1.Aquela não era uma ocasião apropriada para tal atitude (v. 15): “Podem, porventura, andar tristes os filhos das bodas, enquanto o esposo está com eles?” Observe que a resposta de Cristo é de tal forma construída que pode justificar amplamente o comportamento de seus próprios discípulos, e mesmo assim não condenar a instituição de João ou a prática dos discípulos deste. Quando os fariseus incentivaram essa discussão, eles esperavam que Cristo colocasse culpa em seus próprios discípulos ou nos de João, mas Ele não culpou nenhum dos dois grupos. Note que quando, em qualquer momento, somos injustamente criticados, nossa preocupação deve ser somente a de justificar a nós mesmos, não recriminar ou jogar a culpa nos outros; e pode haver tal variedade de circunstâncias que justifiquem nosso comportamento, sem que condenemos aqueles que se comportam de outra maneira.
Agora seu argumento usa o hábito comum de alegrar-se e rejubilar-se durante as solenidades das núpcias, quando todas as ocasiões de melancolia e tristeza são vistas como inadequadas e absurdas, como nas bodas de Sansão (Juízes 14.17). Nesta ocasião:
(1) Os discípulos de Cristo eram os filhos das bodas, convidados para a festa do casamento e bem-vindos a ela; os discípulos dos fariseus nada mais eram do que os filhos da escrava (Gálatas
4.25,31), que continuavam sob a dispensação das trevas e do terror. Note que os fiéis seguidores de Cristo, que têm o Espírito de adoção, estão permanentemente em festa, enquanto aqueles que têm o espírito da servidão e do medo, não podem rejubilar-se na alegria, como os outros povos (Oséias 9.1).
(2) Os discípulos de Cristo tinham a esposa com eles, o que os discípulos de João não tinham; seu mestre estava agora na prisão e permanecia ali com sua vida permanentemente em risco, e era, portanto, razoável para eles jejuarem com frequência.

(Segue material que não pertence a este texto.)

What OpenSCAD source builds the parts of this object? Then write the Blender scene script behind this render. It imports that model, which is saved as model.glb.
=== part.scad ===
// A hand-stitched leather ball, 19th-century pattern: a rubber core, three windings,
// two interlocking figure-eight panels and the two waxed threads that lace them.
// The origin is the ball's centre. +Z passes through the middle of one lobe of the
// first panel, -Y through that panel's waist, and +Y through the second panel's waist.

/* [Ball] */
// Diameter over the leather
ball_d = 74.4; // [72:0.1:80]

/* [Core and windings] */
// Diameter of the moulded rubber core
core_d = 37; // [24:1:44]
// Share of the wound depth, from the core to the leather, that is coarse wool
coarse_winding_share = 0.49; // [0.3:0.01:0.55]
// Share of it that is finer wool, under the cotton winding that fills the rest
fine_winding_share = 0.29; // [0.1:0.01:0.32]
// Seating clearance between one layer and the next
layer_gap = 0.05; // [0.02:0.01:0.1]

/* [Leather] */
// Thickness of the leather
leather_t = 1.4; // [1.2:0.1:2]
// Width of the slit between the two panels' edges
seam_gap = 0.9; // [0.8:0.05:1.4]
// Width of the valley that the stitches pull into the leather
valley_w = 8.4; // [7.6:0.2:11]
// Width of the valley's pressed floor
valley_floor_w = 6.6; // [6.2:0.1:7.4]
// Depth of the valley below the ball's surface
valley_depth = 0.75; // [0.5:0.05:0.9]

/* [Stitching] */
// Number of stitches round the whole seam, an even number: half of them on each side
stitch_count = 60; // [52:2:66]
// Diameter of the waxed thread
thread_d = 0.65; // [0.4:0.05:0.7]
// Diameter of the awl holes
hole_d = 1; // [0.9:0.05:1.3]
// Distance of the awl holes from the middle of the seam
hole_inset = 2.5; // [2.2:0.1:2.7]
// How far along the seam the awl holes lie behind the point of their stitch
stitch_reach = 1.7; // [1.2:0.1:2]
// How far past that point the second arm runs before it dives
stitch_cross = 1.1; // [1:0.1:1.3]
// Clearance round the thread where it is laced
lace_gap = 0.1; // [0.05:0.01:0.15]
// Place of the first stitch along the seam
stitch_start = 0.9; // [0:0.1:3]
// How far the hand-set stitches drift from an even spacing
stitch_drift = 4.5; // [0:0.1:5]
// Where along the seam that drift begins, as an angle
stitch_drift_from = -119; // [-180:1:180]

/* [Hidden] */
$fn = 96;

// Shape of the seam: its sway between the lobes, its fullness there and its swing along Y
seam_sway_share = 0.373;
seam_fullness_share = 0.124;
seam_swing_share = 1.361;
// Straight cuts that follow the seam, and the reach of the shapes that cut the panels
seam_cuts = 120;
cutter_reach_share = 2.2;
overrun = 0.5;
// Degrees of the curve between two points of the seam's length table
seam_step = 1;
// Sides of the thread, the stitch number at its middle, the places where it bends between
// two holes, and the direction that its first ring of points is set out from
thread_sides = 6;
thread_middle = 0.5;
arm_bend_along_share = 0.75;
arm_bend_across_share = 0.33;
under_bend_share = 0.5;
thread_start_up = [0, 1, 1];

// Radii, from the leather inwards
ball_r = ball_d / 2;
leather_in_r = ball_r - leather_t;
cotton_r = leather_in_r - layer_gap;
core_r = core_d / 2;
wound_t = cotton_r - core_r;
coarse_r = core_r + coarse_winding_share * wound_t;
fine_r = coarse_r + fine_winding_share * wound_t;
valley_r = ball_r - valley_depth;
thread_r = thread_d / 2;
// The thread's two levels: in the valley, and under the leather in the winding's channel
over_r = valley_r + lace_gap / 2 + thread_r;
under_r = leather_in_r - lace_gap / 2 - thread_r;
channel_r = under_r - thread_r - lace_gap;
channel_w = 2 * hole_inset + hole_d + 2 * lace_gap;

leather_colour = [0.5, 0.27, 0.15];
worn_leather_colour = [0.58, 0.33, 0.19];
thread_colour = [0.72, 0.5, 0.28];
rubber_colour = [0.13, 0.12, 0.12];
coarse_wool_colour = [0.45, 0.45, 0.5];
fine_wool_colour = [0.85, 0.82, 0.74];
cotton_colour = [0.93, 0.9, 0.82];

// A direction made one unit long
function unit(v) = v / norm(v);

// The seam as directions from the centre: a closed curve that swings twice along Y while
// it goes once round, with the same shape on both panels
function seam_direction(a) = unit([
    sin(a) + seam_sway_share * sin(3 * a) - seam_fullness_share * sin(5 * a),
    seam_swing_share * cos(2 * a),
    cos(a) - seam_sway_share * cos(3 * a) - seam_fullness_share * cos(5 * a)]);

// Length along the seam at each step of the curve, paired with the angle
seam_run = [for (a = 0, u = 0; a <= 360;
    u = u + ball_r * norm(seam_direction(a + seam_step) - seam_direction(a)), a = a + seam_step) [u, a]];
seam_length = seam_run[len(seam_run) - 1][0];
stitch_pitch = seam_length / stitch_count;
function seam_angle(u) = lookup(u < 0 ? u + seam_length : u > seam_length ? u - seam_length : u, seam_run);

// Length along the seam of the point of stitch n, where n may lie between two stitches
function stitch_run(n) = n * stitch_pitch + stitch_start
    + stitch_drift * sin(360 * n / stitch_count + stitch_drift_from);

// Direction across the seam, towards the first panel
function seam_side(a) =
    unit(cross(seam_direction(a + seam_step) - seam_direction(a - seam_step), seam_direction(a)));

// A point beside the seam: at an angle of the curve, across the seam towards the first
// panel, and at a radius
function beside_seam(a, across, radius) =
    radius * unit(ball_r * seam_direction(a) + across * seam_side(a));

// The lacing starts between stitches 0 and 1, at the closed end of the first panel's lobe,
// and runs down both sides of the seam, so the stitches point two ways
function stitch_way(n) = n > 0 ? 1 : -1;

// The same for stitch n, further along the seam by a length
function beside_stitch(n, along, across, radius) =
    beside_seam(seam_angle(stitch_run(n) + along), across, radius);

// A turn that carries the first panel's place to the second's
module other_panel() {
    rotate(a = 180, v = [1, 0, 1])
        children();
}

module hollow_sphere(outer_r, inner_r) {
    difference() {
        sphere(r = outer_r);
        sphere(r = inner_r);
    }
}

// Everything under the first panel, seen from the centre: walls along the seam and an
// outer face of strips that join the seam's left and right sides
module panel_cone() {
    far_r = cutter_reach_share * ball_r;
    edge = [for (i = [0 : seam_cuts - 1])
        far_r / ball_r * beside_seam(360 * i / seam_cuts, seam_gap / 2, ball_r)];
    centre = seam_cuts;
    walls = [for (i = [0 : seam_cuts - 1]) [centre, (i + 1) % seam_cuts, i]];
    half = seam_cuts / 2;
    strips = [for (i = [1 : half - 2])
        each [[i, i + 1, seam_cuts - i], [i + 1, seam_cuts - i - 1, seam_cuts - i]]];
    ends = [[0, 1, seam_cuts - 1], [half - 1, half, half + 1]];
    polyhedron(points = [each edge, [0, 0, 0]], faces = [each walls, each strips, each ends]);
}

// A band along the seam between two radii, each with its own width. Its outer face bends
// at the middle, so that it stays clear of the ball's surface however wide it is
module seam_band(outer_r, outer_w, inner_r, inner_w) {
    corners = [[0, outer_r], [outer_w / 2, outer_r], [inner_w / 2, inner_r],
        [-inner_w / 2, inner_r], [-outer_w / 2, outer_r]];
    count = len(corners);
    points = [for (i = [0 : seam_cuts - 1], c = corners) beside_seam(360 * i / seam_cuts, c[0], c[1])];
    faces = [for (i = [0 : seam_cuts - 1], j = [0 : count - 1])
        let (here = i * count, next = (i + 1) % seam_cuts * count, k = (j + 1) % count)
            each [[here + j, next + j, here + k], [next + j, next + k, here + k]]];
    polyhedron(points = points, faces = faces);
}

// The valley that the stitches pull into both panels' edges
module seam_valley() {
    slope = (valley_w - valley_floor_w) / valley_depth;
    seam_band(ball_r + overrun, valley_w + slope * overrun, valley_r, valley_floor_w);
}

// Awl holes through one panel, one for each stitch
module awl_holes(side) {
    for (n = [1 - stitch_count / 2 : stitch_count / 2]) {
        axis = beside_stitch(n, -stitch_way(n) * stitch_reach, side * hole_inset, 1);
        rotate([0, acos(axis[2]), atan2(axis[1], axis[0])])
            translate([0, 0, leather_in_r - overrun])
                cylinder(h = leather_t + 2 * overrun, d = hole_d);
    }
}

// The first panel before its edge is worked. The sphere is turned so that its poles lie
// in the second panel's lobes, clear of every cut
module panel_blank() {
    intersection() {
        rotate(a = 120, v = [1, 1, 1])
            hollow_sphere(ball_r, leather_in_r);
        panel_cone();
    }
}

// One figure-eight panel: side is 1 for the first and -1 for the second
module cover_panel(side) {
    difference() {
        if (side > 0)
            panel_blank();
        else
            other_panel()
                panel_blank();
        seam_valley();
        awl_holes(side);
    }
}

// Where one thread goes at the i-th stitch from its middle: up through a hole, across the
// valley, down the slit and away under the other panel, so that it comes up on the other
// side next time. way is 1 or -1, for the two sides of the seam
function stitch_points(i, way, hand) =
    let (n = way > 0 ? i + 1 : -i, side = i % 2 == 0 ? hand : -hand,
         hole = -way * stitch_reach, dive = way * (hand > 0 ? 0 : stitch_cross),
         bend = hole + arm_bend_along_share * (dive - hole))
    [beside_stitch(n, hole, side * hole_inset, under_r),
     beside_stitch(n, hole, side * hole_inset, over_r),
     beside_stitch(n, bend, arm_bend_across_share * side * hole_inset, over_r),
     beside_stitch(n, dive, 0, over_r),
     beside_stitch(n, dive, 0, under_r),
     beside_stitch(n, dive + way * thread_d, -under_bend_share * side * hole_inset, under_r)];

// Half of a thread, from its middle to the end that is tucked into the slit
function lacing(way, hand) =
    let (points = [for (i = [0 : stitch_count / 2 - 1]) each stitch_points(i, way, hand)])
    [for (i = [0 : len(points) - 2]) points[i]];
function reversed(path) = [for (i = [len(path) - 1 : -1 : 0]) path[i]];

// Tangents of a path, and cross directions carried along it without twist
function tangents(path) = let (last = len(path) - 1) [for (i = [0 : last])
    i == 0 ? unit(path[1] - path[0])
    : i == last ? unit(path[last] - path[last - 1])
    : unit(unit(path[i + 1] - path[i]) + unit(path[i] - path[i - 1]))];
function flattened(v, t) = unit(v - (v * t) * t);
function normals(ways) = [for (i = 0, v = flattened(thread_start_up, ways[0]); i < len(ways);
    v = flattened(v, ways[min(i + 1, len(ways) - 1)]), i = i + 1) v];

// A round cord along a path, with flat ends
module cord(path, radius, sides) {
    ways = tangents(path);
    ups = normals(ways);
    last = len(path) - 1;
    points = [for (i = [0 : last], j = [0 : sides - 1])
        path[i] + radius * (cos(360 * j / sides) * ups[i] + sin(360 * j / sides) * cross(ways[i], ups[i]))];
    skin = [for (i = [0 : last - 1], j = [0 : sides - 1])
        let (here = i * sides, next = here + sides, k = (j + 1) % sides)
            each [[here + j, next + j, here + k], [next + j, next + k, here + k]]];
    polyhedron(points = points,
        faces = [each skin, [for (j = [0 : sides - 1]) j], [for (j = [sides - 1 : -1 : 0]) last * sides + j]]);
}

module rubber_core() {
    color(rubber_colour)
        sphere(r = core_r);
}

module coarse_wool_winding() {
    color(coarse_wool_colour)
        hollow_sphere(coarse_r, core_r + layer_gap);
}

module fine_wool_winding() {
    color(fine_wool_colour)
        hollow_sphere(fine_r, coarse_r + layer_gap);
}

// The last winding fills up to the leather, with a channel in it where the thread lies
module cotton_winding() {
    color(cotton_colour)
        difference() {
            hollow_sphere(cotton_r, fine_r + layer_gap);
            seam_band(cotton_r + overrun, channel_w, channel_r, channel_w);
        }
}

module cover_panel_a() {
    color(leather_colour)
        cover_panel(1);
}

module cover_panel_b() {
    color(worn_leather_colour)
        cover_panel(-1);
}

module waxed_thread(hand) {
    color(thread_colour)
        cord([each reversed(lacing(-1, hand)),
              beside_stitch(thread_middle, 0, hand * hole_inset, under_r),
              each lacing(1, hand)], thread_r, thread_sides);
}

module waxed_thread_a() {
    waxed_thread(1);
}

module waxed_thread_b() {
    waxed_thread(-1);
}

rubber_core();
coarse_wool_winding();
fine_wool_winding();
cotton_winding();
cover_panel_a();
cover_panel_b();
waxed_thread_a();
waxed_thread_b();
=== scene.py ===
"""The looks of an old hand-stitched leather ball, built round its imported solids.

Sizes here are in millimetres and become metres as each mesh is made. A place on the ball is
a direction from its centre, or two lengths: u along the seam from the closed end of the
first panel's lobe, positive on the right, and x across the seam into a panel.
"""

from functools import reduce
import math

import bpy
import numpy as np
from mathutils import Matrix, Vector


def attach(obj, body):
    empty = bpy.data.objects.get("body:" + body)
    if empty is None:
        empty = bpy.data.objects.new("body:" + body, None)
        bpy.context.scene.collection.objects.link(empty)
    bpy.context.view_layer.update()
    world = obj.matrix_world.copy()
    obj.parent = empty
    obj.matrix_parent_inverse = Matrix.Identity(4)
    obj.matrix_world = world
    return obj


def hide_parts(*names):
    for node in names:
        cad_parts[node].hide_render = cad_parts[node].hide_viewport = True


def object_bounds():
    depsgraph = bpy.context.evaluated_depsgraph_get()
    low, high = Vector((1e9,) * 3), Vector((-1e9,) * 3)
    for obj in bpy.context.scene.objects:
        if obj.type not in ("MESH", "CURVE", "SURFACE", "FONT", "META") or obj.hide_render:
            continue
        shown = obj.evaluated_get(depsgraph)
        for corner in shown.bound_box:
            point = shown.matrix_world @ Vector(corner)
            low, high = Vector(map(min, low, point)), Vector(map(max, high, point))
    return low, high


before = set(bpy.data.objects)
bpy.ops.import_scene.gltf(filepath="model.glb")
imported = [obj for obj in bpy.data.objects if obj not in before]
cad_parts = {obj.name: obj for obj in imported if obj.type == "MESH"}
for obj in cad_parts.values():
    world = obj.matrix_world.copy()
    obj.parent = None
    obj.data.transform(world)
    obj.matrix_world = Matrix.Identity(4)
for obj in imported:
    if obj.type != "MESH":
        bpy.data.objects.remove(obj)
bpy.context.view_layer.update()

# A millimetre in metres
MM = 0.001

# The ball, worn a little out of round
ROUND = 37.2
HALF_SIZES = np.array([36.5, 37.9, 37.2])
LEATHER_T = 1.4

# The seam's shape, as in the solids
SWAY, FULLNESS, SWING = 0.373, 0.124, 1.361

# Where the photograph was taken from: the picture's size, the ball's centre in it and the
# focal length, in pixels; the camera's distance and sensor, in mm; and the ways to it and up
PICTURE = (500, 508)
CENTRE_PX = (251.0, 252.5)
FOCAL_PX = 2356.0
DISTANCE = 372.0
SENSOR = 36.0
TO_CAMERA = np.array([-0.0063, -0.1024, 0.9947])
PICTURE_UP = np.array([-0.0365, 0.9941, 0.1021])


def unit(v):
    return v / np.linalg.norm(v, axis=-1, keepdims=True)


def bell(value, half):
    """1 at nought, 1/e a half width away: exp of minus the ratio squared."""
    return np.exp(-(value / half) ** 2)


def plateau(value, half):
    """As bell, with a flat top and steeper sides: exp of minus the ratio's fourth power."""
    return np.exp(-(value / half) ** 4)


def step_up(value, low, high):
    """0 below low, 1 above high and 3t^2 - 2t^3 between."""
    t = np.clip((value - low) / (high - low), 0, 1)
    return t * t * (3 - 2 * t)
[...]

Tal dia chegaria para os discípulos de Cristo, quando o esposo lhes seria tirado, quando seriam despojados de sua presença física, e deveriam, então, jejuar. Os pensamentos da partida os entristeciam, quando ele estava para partir (João 16.6). A tribulação e a aflição sobrevieram sobre eles quando Ele se foi, dando-lhes a oportunidade de lamentarem e orarem, ou seja, um jejum religioso. Note que:
[l] Jesus Cristo é o Esposo da sua Igreja, e seus discípulos são os filhos das bodas. Cristo fala de si mesmo aos discípulos de João considerando essa semelhança, porque João a havia usado quando chamou a si mesmo de amigo do Esposo (João 3.29). E se eles, através dessa sugestão, se lembrassem do que o seu mestre havia dito, então responderiam a sua própria pergunta.

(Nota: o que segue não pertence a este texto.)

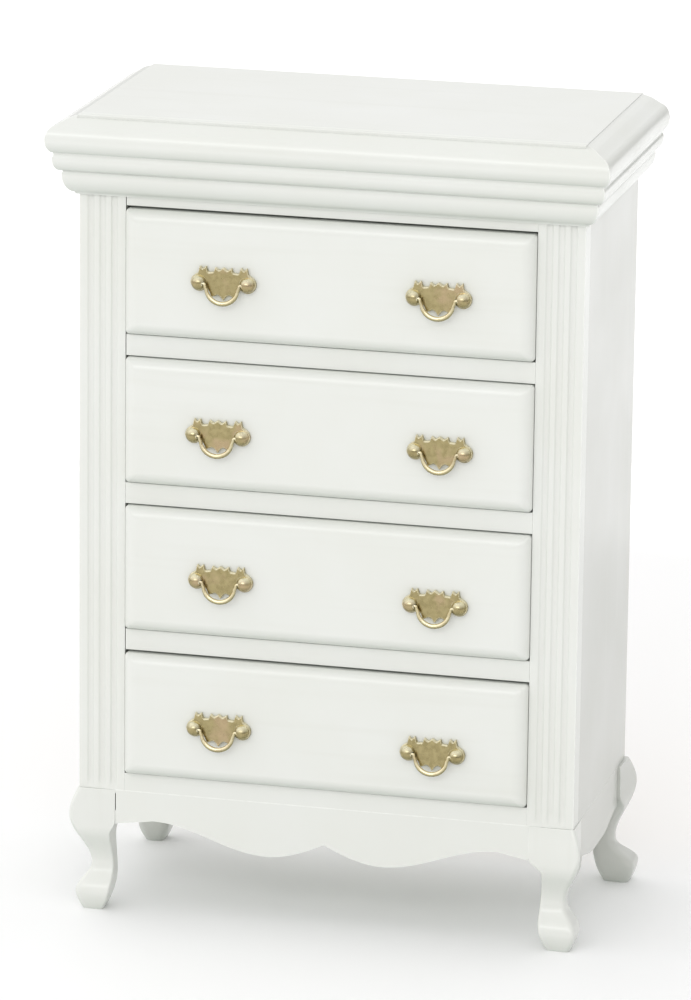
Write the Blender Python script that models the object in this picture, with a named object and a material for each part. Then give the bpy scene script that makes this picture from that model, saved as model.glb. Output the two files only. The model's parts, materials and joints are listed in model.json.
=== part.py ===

[2] A situação daqueles que são os filhos das bodas está sujeita a muitas mudanças e alterações neste mundo; o tema de sua vida e canções é a compaixão e o juízo.
[3] Os filhos das bodas estão felizes ou melancólicos, conforme tenham maior ou menor presença do Esposo. Quando o Esposo está com eles, a luz de Deus brilha sobre as suas cabeças e tudo está bem; mas quando Ele se retira, mesmo que por um breve momento, eles se aborrecem e caminham pesarosamente. A presença e a proximidade do sol trazem o dia e o verão; sua ausência, a noite e o inverno. Cristo é o motivo de alegria da igreja.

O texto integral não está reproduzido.